Material provided
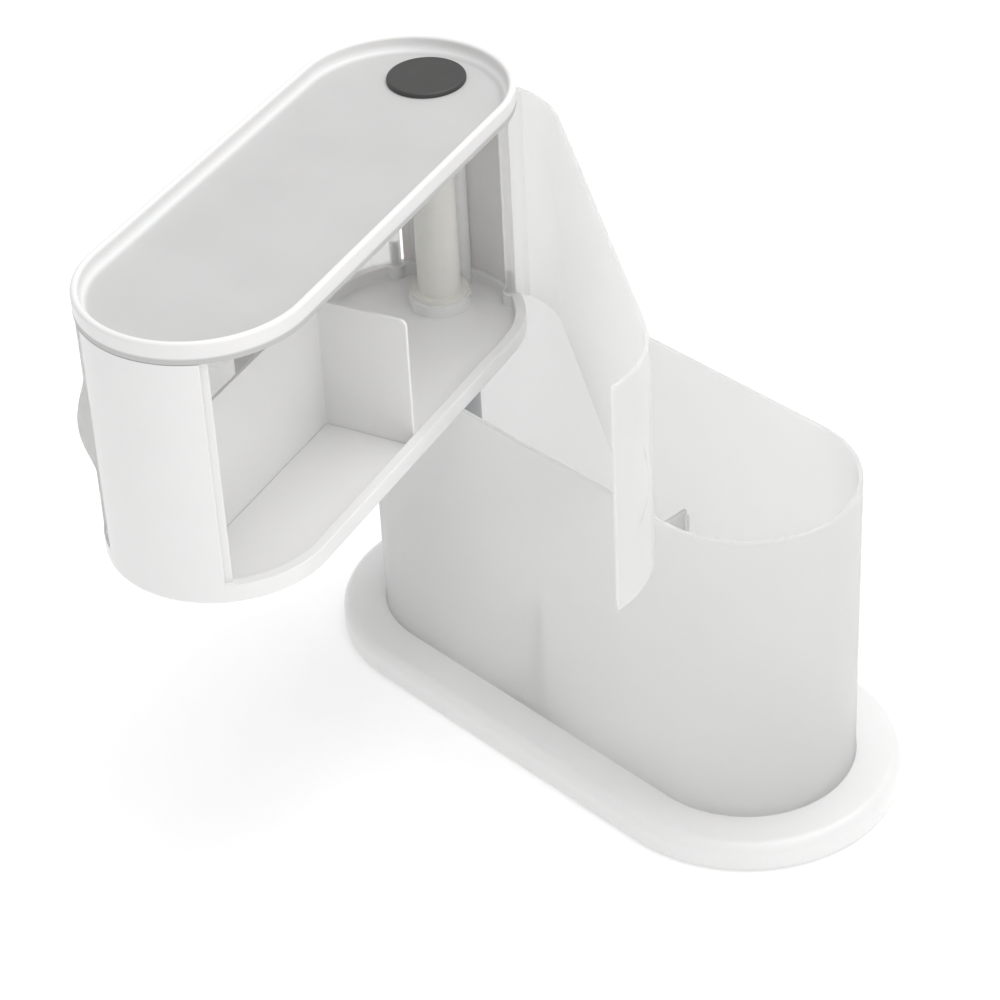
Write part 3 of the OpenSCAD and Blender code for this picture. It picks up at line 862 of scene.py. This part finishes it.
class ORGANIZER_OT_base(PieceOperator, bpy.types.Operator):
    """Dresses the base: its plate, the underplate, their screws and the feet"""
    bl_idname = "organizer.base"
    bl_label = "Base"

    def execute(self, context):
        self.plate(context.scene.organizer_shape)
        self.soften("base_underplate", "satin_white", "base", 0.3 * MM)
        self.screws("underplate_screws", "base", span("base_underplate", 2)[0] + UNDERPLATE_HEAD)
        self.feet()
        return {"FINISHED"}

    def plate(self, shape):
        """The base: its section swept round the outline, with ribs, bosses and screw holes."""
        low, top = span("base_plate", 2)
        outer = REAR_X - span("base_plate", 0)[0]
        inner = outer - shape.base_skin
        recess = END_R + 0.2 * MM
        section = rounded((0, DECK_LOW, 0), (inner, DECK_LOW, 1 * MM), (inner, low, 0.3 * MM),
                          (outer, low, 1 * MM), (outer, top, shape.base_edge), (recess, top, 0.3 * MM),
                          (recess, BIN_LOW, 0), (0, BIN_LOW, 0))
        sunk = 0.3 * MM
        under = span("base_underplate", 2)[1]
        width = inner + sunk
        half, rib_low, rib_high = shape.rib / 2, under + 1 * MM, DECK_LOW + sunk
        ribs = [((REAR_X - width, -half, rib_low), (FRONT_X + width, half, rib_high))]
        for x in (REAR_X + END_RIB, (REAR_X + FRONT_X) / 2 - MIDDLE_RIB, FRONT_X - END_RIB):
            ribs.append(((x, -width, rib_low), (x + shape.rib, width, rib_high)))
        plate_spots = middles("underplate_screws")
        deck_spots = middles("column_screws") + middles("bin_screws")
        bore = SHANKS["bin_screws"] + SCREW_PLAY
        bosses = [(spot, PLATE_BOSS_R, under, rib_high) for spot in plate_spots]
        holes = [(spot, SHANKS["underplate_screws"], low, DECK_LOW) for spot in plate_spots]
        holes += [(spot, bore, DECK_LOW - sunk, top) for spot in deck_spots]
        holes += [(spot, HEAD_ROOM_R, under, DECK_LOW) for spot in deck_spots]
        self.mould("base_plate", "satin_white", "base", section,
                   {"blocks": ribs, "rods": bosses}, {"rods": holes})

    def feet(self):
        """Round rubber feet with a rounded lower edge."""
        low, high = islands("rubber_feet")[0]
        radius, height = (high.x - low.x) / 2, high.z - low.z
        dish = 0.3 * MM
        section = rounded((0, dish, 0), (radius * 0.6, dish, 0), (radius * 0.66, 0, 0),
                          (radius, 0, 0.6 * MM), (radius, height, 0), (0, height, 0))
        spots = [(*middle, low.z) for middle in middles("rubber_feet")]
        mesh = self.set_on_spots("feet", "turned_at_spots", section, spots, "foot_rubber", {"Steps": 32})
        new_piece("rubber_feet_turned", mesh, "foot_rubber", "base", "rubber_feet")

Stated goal
Every line of the data above should be reproduced word for word.

Solution below
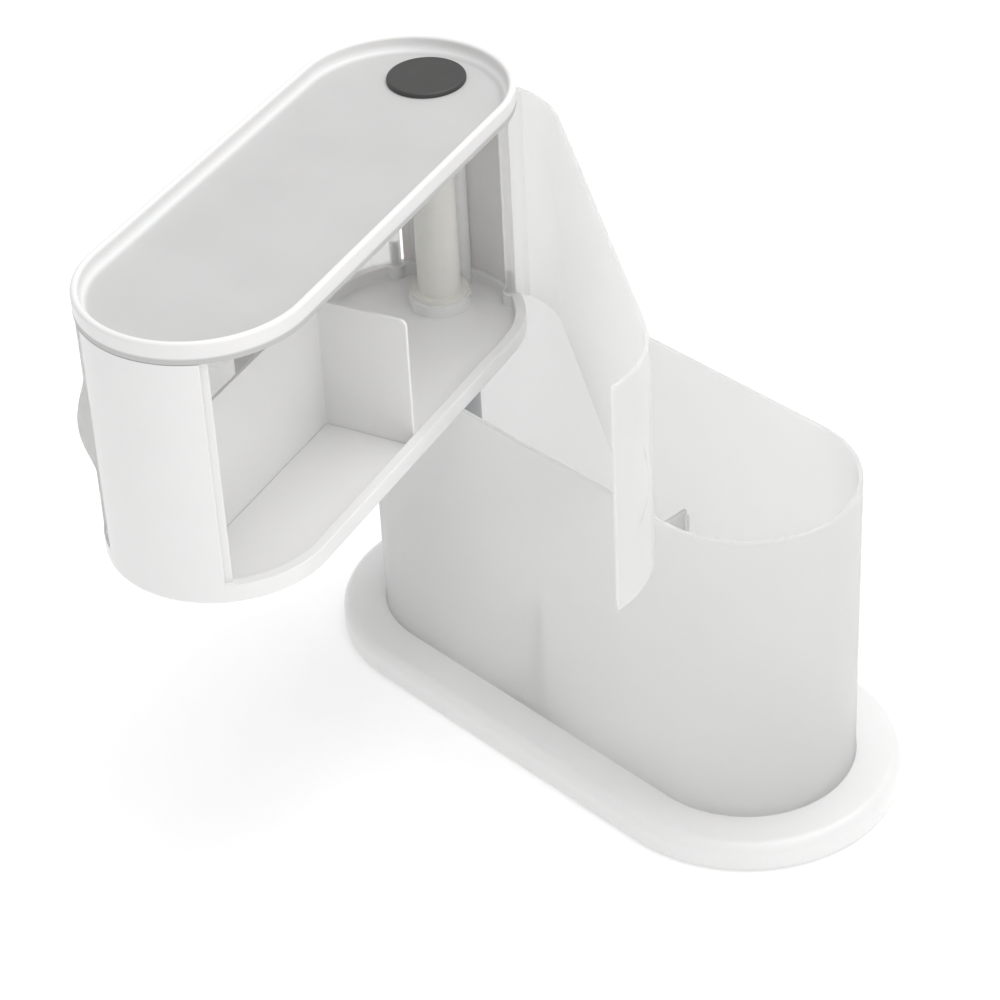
Write part 3 of the OpenSCAD and Blender code for this picture. It picks up at line 862 of scene.py. This part finishes it.
class ORGANIZER_OT_base(PieceOperator, bpy.types.Operator):
    """Dresses the base: its plate, the underplate, their screws and the feet"""
    bl_idname = "organizer.base"
    bl_label = "Base"

    def execute(self, context):
        self.plate(context.scene.organizer_shape)
        self.soften("base_underplate", "satin_white", "base", 0.3 * MM)
        self.screws("underplate_screws", "base", span("base_underplate", 2)[0] + UNDERPLATE_HEAD)
        self.feet()
        return {"FINISHED"}

    def plate(self, shape):
        """The base: its section swept round the outline, with ribs, bosses and screw holes."""
        low, top = span("base_plate", 2)
        outer = REAR_X - span("base_plate", 0)[0]
        inner = outer - shape.base_skin
        recess = END_R + 0.2 * MM
        section = rounded((0, DECK_LOW, 0), (inner, DECK_LOW, 1 * MM), (inner, low, 0.3 * MM),
                          (outer, low, 1 * MM), (outer, top, shape.base_edge), (recess, top, 0.3 * MM),
                          (recess, BIN_LOW, 0), (0, BIN_LOW, 0))
        sunk = 0.3 * MM
        under = span("base_underplate", 2)[1]
        width = inner + sunk
        half, rib_low, rib_high = shape.rib / 2, under + 1 * MM, DECK_LOW + sunk
        ribs = [((REAR_X - width, -half, rib_low), (FRONT_X + width, half, rib_high))]
        for x in (REAR_X + END_RIB, (REAR_X + FRONT_X) / 2 - MIDDLE_RIB, FRONT_X - END_RIB):
            ribs.append(((x, -width, rib_low), (x + shape.rib, width, rib_high)))
        plate_spots = middles("underplate_screws")
        deck_spots = middles("column_screws") + middles("bin_screws")
        bore = SHANKS["bin_screws"] + SCREW_PLAY
        bosses = [(spot, PLATE_BOSS_R, under, rib_high) for spot in plate_spots]
        holes = [(spot, SHANKS["underplate_screws"], low, DECK_LOW) for spot in plate_spots]
        holes += [(spot, bore, DECK_LOW - sunk, top) for spot in deck_spots]
        holes += [(spot, HEAD_ROOM_R, under, DECK_LOW) for spot in deck_spots]
        self.mould("base_plate", "satin_white", "base", section,
                   {"blocks": ribs, "rods": bosses}, {"rods": holes})

    def feet(self):
        """Round rubber feet with a rounded lower edge."""
        low, high = islands("rubber_feet")[0]
        radius, height = (high.x - low.x) / 2, high.z - low.z
        dish = 0.3 * MM
        section = rounded((0, dish, 0), (radius * 0.6, dish, 0), (radius * 0.66, 0, 0),
                          (radius, 0, 0.6 * MM), (radius, height, 0), (0, height, 0))
        spots = [(*middle, low.z) for middle in middles("rubber_feet")]
        mesh = self.set_on_spots("feet", "turned_at_spots", section, spots, "foot_rubber", {"Steps": 32})
        new_piece("rubber_feet_turned", mesh, "foot_rubber", "base", "rubber_feet")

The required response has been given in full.